If you want to ensure strong passwords, implement a rejection mechanism (some regexps, a blacklist, perhaps an entropy measure).

And, BTW, please don't store the password itself, with whatever encryption scheme. Store a salted hash instead.

Pontus Gagge
A: 

It's easier to make a machine memorize something a human makes, than to make a human memorize something a machine makes.

Rorschach
A: 

From the user point of view, I become quite unhappy, when

  • I can not easily change my password (If I have a suspicion that someone has somehow gained access to my password, my first reaction would be to change it immediately)
  • I do not have an option to easily retrieve my forgotten password (For obvious reasons)

Unhappy enough to stop using the website/service completely, unless it is somehow critical for me.

Evgeny
This is tangential, but do you think resetting your password to a random one is just as good as retrieving it? I ask in reference to storing hashed, undecryptable passwords rather than encrypted passwords.
Kevin Conner
Better, actually. As retrieving usually means sending it out in the clear over an email. If you must send it over email, send out a a random password that expires after the first use (and after a fixed amount of time) and requires them to change the password immediately on use.
Jim Nutt
A: 

I'm something of a free-market advocate, where a free market exists, so I don't think it's an ethical problem.

I think it's more a matter of how much you want to tick off your users.

Your website is probably intended to attract people. You may be selling something, or you may be relying on advertising revenue, or you may just want to create a community. If you don't care if people come, it would be a lot easier and cheaper to create no site, and save on development and hosting costs.

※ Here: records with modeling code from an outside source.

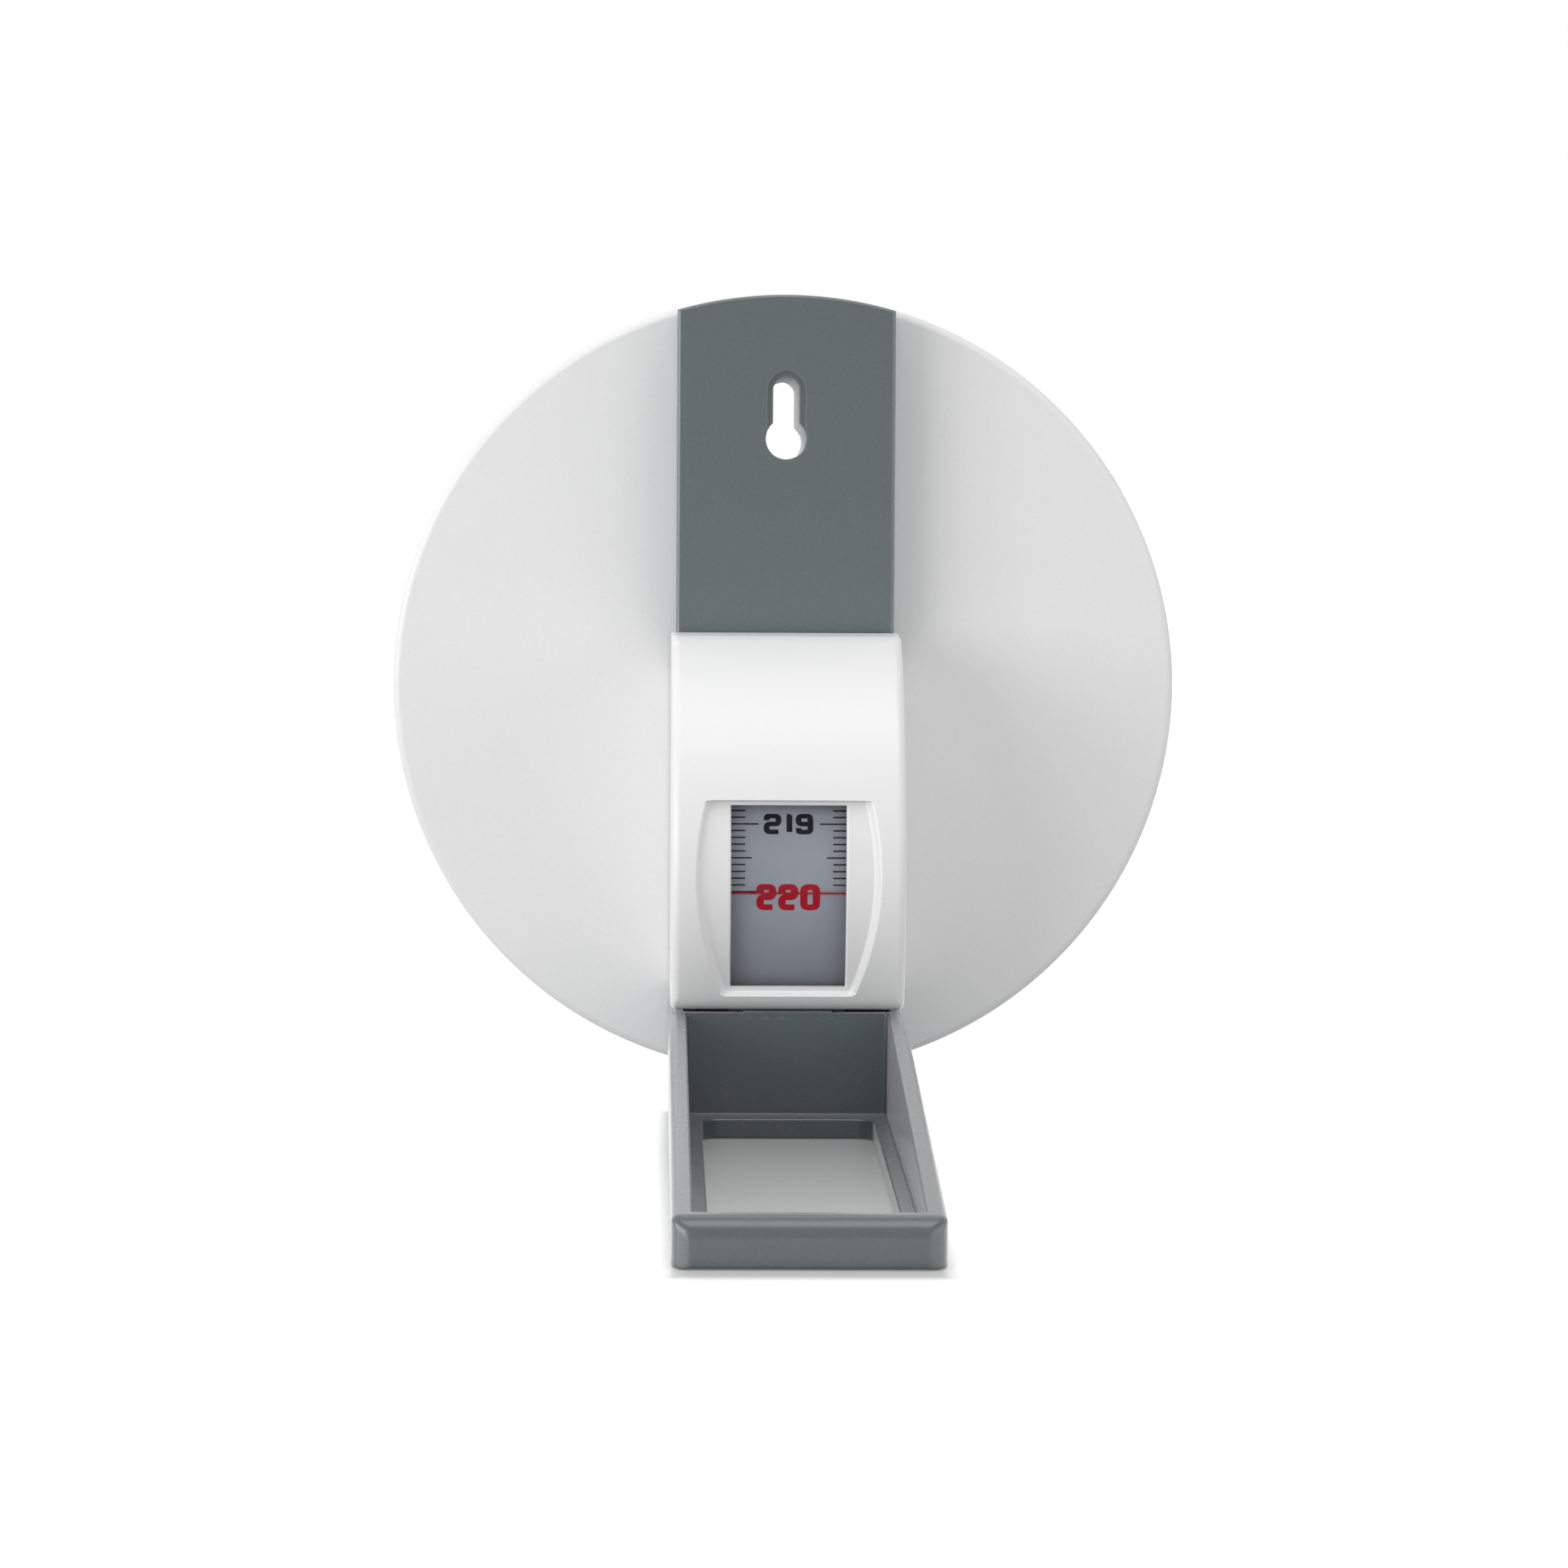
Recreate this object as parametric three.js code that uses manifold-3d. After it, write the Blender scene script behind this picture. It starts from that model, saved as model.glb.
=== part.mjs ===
// Wall-mounted stadiometer with a roll-up tape, in millimetres.
// Origin: centre of the wall plate's back face. +X right, +Y into the wall, +Z up.
// Depths are measured out from the wall, so a depth d lies at y = -d.

import * as THREE from 'three';
import { mergeVertices } from 'three/addons/utils/BufferGeometryUtils.js';
import Module from 'manifold-3d';

const wasm = await Module();
wasm.setup();

// Driving sizes, wall plate and tape anchor
const PLATE_RADIUS = 60;
const PLATE_THICKNESS = 2.6;
const PLATE_RIM_RADIUS = 1.2;
const PLATE_BACK_CHAMFER = 0.4;
const ANCHOR_BOTTOM_Z = 14;
const ANCHOR_HEIGHT = 10;
const ANCHOR_RISE = 2.2;
const ANCHOR_SIDE = 3.9;
const ANCHOR_CORNER = 1.5;
const CLAMP_THICKNESS = 0.9;
const CLAMP_SCREW_OFFSET = 1.8;
const CLAMP_SCREW_REACH = 3.6;

// Driving sizes, keyholes
const KEYHOLE_Z = 38;
const KEYHOLE_RADIUS = 3.1;
const KEYHOLE_SLOT_WIDTH = 4;
const KEYHOLE_SLOT_REACH = 9.4;
const KEYHOLE_RECESS_WIDTH = 5.8;
const KEYHOLE_RECESS_DEPTH = 1;
const WALL_KEYHOLE_SHIFT_X = -0.6;
const WALL_KEYHOLE_SHIFT_Z = -0.9;

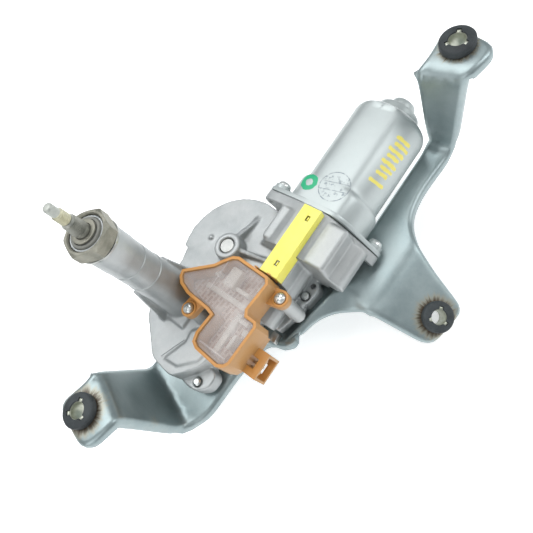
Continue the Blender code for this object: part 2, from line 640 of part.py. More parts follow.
def make_motor():
    tube("front_bearing", 3.0 + GAP, 8.3, 17.0, 23.0, MOTOR_SEAT, "brass", steps=24)
    tube("rear_bearing", 3.0 + GAP, 6.5, 149.0, 154.2, MOTOR_SEAT, "brass", steps=24)
    can = turned("motor_can", [
        (0.0, 156.4), (12.2, 156.4), (13.0, 155.6), (13.0, CAN_END), (18.8, CAN_END),
        (21.2, CAN_END - 1.0), (BODY_R, CAN_END - 3.4), (BODY_R, 98.0), (22.8, 95.5),
        (BELL_R, 93.0), (BELL_R, 80.0), (0.0, 80.0)], MOTOR_SEAT, "zinc_can", steps=40)
    flange = plate("can_flange", [seat_outline([(*MOTOR, BELL_R)] + LOBES)], JOINT_X, 83.0,
                   MOTOR_SEAT)
    join(can, flange)
    inside = BODY_R - CAN_WALL
    hollow = turned("can_hollow", [
        (0.0, 154.5), (6.8, 154.5), (6.8, CAN_END - 2.2), (17.5, CAN_END - 2.2),
        (inside, CAN_END - 4.2), (inside, JOINT_X - 1.0), (0.0, JOINT_X - 1.0)], MOTOR_SEAT,
        steps=40)
    foot = block("can_floor_cut", (JOINT_X - 1.0, -90.0, -20.0), (97.0, -62.0, GAP + 0.1))
    cut(can, hollow, foot)
    for number, (y, z, _) in enumerate(LOBES, 1):
        place = (MOTOR[1] - z, y - MOTOR[0])
        cut(can, rod("can_hole_%d" % number, 2.3, JOINT_X - 1.0, 84.0, MOTOR_SEAT, None, place, 16))
        turned("can_screw_%d" % number, [
            (0.0, 86.2), (3.2, 86.2), (4.0, 85.4), (4.0, 83.0 + GAP), (2.0, 83.0 + GAP),
            (2.0, 72.6), (0.0, 72.6)], MOTOR_SEAT, "steel", place, 16)
    turned("rear_cap", [(0.0, 163.0), (5.6, 163.0), (7.2, 161.6), (7.5, 157.0), (7.5, 156.7),
                        (0.0, 156.7)], MOTOR_SEAT, "zinc_can", steps=28)
    for name, middle in (("magnet_left", 90.0), ("magnet_right", 270.0)):
        outer = arc((0.0, 0.0), inside - GAP, middle - 62.0, middle + 62.0, 12)
        inner = arc((0.0, 0.0), 13.9, middle + 62.0, middle - 62.0, 12)
        plate(name, [outer + inner], 86.0, 134.0, MOTOR_SEAT, "ferrite")
    tube("brush_holder", 9.8, 16.1, 72.2, 76.0, MOTOR_SEAT, "board", steps=28)
    for name, sign in (("brush_left", 1.0), ("brush_right", -1.0)):
        y0, y1 = sorted((sign * 9.4, sign * 15.2))
        block(name, (-2.5, y0, 61.0), (2.5, y1, 67.5), MOTOR_SEAT, "ferrite")


# ---------------------------------------------------------------- electrical pieces

def box_outline():
    return [(5.4, -12.4), (3.0, -20.0), (2.0, -36.0), (1.0, -39.5), (-10.0, -38.5), (-15.0, -40.0),
            (-17.0, -44.0), (-18.0, -59.5), (-16.0, -63.5), (-13.0, -65.2), (8.5, -66.0),
            (11.0, -64.0), (11.2, -58.0), (13.5, -56.5), (29.5, -57.8), (32.8, -55.0),
            (34.0, -34.0), (32.5, -30.5), (27.5, -26.0), (24.0, -23.5), (12.2, -8.0), (8.7, -9.0)]


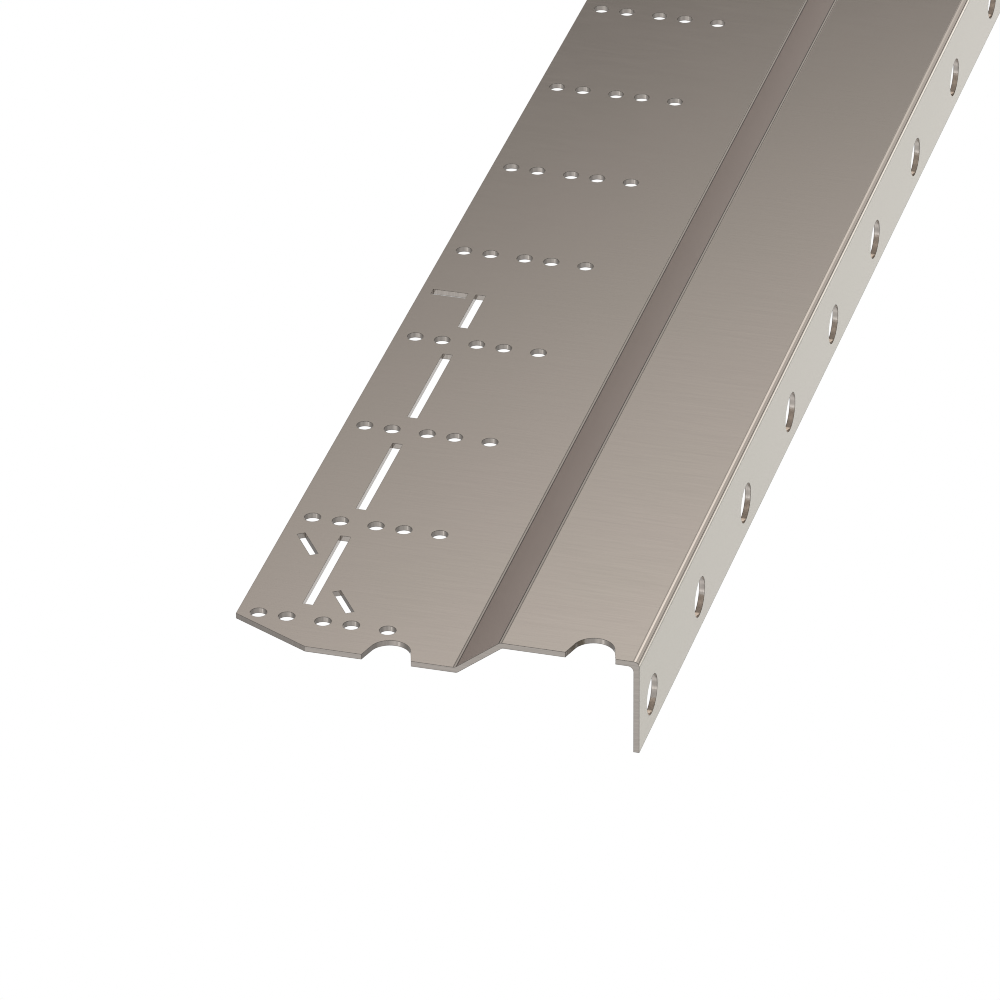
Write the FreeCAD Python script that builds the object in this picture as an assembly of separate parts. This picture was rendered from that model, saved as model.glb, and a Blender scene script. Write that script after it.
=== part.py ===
import FreeCAD, Part
import math
import os

from FreeCAD import Vector

# Shelving upright: one length of folded, punched sheet steel.
# In section, from the free edge: lower plate, sloping step up, upper plate, flange turned down.
# X runs across the width, Y along the length, Z up. Millimetres.
# The origin is the middle of the overall box, at the level of the flange's foot.

# Section
length = 700.0
width = 112.1
depth = 27.6
sheet = 1.6
lower_width = 62.6
step_height = 9.4
step_run = 12.2
step_radius = 1.2
flange_radius = 1.6

# Punched rows, measured from the near end and the free edge
row_pitch = 50.0
first_row = 13.1
plate_hole = 4.5
first_hole = 5.6
narrow_gap = 7.7
wide_gap = 9.9
flange_hole = 11.0
flange_hole_height = 10.0

# Slots between the first rows
slot_width = 2.8
slot_line = 16.9
long_slot = 35.6
long_slots = 3
short_slot = 18.8
short_slot_start = 158.0
cross_slot = 10.0
cross_slot_gap = 2.3
slant_slot = 11.4
slant_slot_width = 2.3
slant_angle = -56.0
slant_offset = 8.7
slant_places = (10.7, 36.5)

# Near end
corner_across = 22.1
corner_along = 11.2
notch_radius = 5.5
notch_centre = 3.2
notch_flare = 16.5
lower_notch = 44.1
upper_notch_from_flange = 13.1

# Levels and edges that follow from the sizes above
lower_top = depth - step_height
fold_angle = math.atan2(step_height, step_run)
fold_shift = sheet * math.tan(fold_angle / 2)
row_count = 1 + int((length - 2 * first_row) // row_pitch)
row_places = [first_row + row * row_pitch for row in range(row_count)]
# A punch starts and stops this far outside the sheet
punch_clear = 1.0


def rounded_outline(corners):
    """Closed wire in the XZ plane; each corner is (x, z, radius), with 0 for a sharp one."""
    points = [Vector(x, 0, z) for x, z, radius in corners]
    ends = []
    for place, (x, z, radius) in enumerate(corners):
        here = points[place]
        back = (points[place - 1] - here).normalize()
        ahead = (points[(place + 1) % len(points)] - here).normalize()
        if radius == 0:
            ends.append((here, None, here))
            continue
        half = back.getAngle(ahead) / 2
        run = radius / math.tan(half)
        middle = here + (back + ahead).normalize() * (radius / math.sin(half) - radius)
        ends.append((here + back * run, middle, here + ahead * run))
    edges = []
    for place, (start, middle, stop) in enumerate(ends):
        if middle is not None:
            edges.append(Part.Arc(start, middle, stop).toShape())
        next_start = ends[(place + 1) % len(ends)][0]
        edges.append(Part.makeLine(stop, next_start))
    return Part.Wire(edges)


def folded_sheet():
    """The bent sheet before punching, with its free edge on x = 0 and its near end on y = 0."""
    upper_fold = lower_width + step_run
    corners = [
        (0, lower_top, 0),
        (lower_width, lower_top, step_radius),
        (upper_fold, depth, step_radius),
        (width, depth, flange_radius),
        (width, 0, 0),
        (width - sheet, 0, 0),
        (width - sheet, depth - sheet, flange_radius),
        (upper_fold + fold_shift, depth - sheet, step_radius),
        (lower_width + fold_shift, lower_top - sheet, step_radius),
        (0, lower_top - sheet, 0),
    ]
    return Part.Face(rounded_outline(corners)).extrude(Vector(0, length, 0))


def plate_punch(outline, top):
    """A punch that passes straight down through a level plate; outline lies in the XY plane."""
    punch = Part.Face(outline).extrude(Vector(0, 0, sheet + 2 * punch_clear))
    punch.translate(Vector(0, 0, top - sheet - punch_clear))
    return punch


def round_punches():
    """Five small holes to a row in the lower plate, and one large one in the flange."""
    across = [first_hole]
    for gap in (narrow_gap, wide_gap, narrow_gap, wide_gap):
        across.append(across[-1] + gap)
    punches = []
    for along in row_places:
        for place in across:
            circle = Part.makeCircle(plate_hole / 2, Vector(place, along, 0))
            punches.append(plate_punch(Part.Wire(circle), lower_top))
        start = Vector(width - sheet - punch_clear, along, flange_hole_height)
        through = sheet + 2 * punch_clear
        punches.append(Part.makeCylinder(flange_hole / 2, through, start, Vector(1, 0, 0)))
    return punches


def slot_punch(centre_x, centre_y, across, along, angle=0.0):
    """A square-cornered slot in the lower plate, turned about its centre by angle degrees."""
    x, y = across / 2, along / 2
    corners = [Vector(-x, -y, 0), Vector(x, -y, 0), Vector(x, y, 0), Vector(-x, y, 0)]
    outline = Part.makePolygon(corners + corners[:1])
    outline.rotate(Vector(0, 0, 0), Vector(0, 0, 1), angle)
    outline.translate(Vector(centre_x, centre_y, 0))
    return plate_punch(outline, lower_top)


def slot_punches():
    """Long slots on one line between the rows, a short one, one across, and two on the slant."""
    punches = []
    for space in range(long_slots):
        middle = first_row + (space + 0.5) * row_pitch
        punches.append(slot_punch(slot_line, middle, slot_width, long_slot))
    short_start = first_row + short_slot_start
    short_end = short_start + short_slot
    short_middle = (short_start + short_end) / 2
    punches.append(slot_punch(slot_line, short_middle, slot_width, short_slot))
    cross_middle = slot_line - slot_width / 2 - cross_slot_gap - cross_slot / 2
    cross_along = short_end - slot_width / 2
    punches.append(slot_punch(cross_middle, cross_along, cross_slot, slot_width))
    for side, along in zip((1, -1), slant_places):
        middle_x = slot_line + side * slant_offset
        middle_y = first_row + along
        punches.append(slot_punch(middle_x, middle_y, slant_slot, slant_slot_width, slant_angle))
    return punches


def notch_punch(centre_x, top):
    """A round-topped notch in the near end, its straight sides flaring outward."""
    flare = math.radians(notch_flare)
    side_x = notch_radius * math.cos(flare)
    side_y = notch_centre + notch_radius * math.sin(flare)
    mouth_y = -punch_clear
    mouth_x = side_x + (side_y - mouth_y) * math.tan(flare)
    left, right = Vector(-side_x, side_y, 0), Vector(side_x, side_y, 0)
    left_mouth, right_mouth = Vector(-mouth_x, mouth_y, 0), Vector(mouth_x, mouth_y, 0)
    crown = Vector(0, notch_centre + notch_radius, 0)
    outline = Part.Wire([
        Part.makeLine(left_mouth, left),
        Part.Arc(left, crown, right).toShape(),
        Part.makeLine(right, right_mouth),
        Part.makeLine(right_mouth, left_mouth),
    ])
    outline.translate(Vector(centre_x, 0, 0))
    return plate_punch(outline, top)


def corner_punch():
    """The slanting cut that takes the free corner off the near end."""
    slope = corner_along / corner_across
    outside_x = corner_across + punch_clear / slope
    outside_y = corner_along + punch_clear * slope
    outline = Part.makePolygon([
        Vector(-punch_clear, outside_y, 0),
        Vector(-punch_clear, -punch_clear, 0),
        Vector(outside_x, -punch_clear, 0),
        Vector(-punch_clear, outside_y, 0),
    ])
    return plate_punch(outline, lower_top)


def upright():
    punches = round_punches() + slot_punches()
    punches.append(notch_punch(lower_notch, lower_top))
    punches.append(notch_punch(width - upper_notch_from_flange, depth))
    punches.append(corner_punch())
    solid = folded_sheet().cut(Part.makeCompound(punches)).Solids[0]
    solid.translate(Vector(-width / 2, -length / 2, 0))
    return solid


os.makedirs("parts", exist_ok=True)
shape = upright()
shape.exportStep("parts/upright.step")
box = shape.BoundBox
print("upright", round(box.XLength, 2), round(box.YLength, 2), round(box.ZLength, 2), "mm")
print("volume", round(shape.Volume / 1000, 2), "cm3, valid", shape.isValid())
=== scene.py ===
import math

import bpy
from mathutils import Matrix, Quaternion, Vector


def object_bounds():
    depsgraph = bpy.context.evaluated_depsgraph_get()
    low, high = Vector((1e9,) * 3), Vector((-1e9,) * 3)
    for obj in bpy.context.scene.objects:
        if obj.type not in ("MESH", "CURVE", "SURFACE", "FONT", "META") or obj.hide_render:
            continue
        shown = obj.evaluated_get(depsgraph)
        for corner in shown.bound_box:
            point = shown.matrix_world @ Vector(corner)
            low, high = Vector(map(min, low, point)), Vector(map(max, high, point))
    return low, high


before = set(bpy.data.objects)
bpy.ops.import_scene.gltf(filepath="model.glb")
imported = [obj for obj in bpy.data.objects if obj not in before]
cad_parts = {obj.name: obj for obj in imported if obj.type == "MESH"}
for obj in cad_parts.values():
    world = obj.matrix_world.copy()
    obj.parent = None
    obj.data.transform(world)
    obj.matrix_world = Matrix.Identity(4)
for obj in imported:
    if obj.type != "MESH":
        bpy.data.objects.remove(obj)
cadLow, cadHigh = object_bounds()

scene = bpy.context.scene
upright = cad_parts["upright"]
mm = 0.001

print("frame loaded:", len(upright.data.vertices), "vertices in the upright")


# Small helpers for building node trees

def addNode(tree, kind, place, **settings):
    node = tree.nodes.new(kind)
    node.location = place
    for name, value in settings.items():
        setattr(node, name, value)
    return node


def feed(tree, sockets, values):
    # each value is another node's output, or a plain number, vector or colour
    for socket, value in zip(sockets, values):
        if isinstance(value, bpy.types.NodeSocket):
            tree.links.new(value, socket)
        else:
            socket.default_value = value


def newMaterial(name):
    material = bpy.data.materials.new(name)
    material.use_nodes = True
    material.node_tree.nodes.clear()
    return material, material.node_tree


def newGroup(name, inputs, outputs):
    # inputs and outputs are pairs of name and socket kind
    group = bpy.data.node_groups.new(name, "ShaderNodeTree")
    for direction, sockets in (("INPUT", inputs), ("OUTPUT", outputs)):
        for socketName, kind in sockets:
            group.interface.new_socket(socketName, in_out=direction, socket_type=kind)
    given = addNode(group, "NodeGroupInput", (-900, 0))
    made = addNode(group, "NodeGroupOutput", (900, 0))
    return group, given.outputs, made.inputs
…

Let the users supply their own passwords, and they're likely to remember them. Issue them, and lots of them will either not write it down, or write it down and lose the paper. A lot of those users are going to try to login again, fail, and leave forever. What percentage of users are you willing to lose just because you don't want them to set their own passwords?

There's also the security issue. If my passwords became compromised, I could quickly change all the ones I care about. Except for that one (I don't actually want to specify it). That means that, if somebody gets hold of that password (and I have written it down, since I can't remember it), I can't stop them from getting at my mumble data indefinitely, or until I can get hold of a sysadmin at wherever-it-is. This can have bad results for your user, and either indirect or direct bad results for you.

Of course, if you have some sort of coercive power to make me use your website, then it becomes a matter of ethics, and I'll resent you if you don't let me control my own password.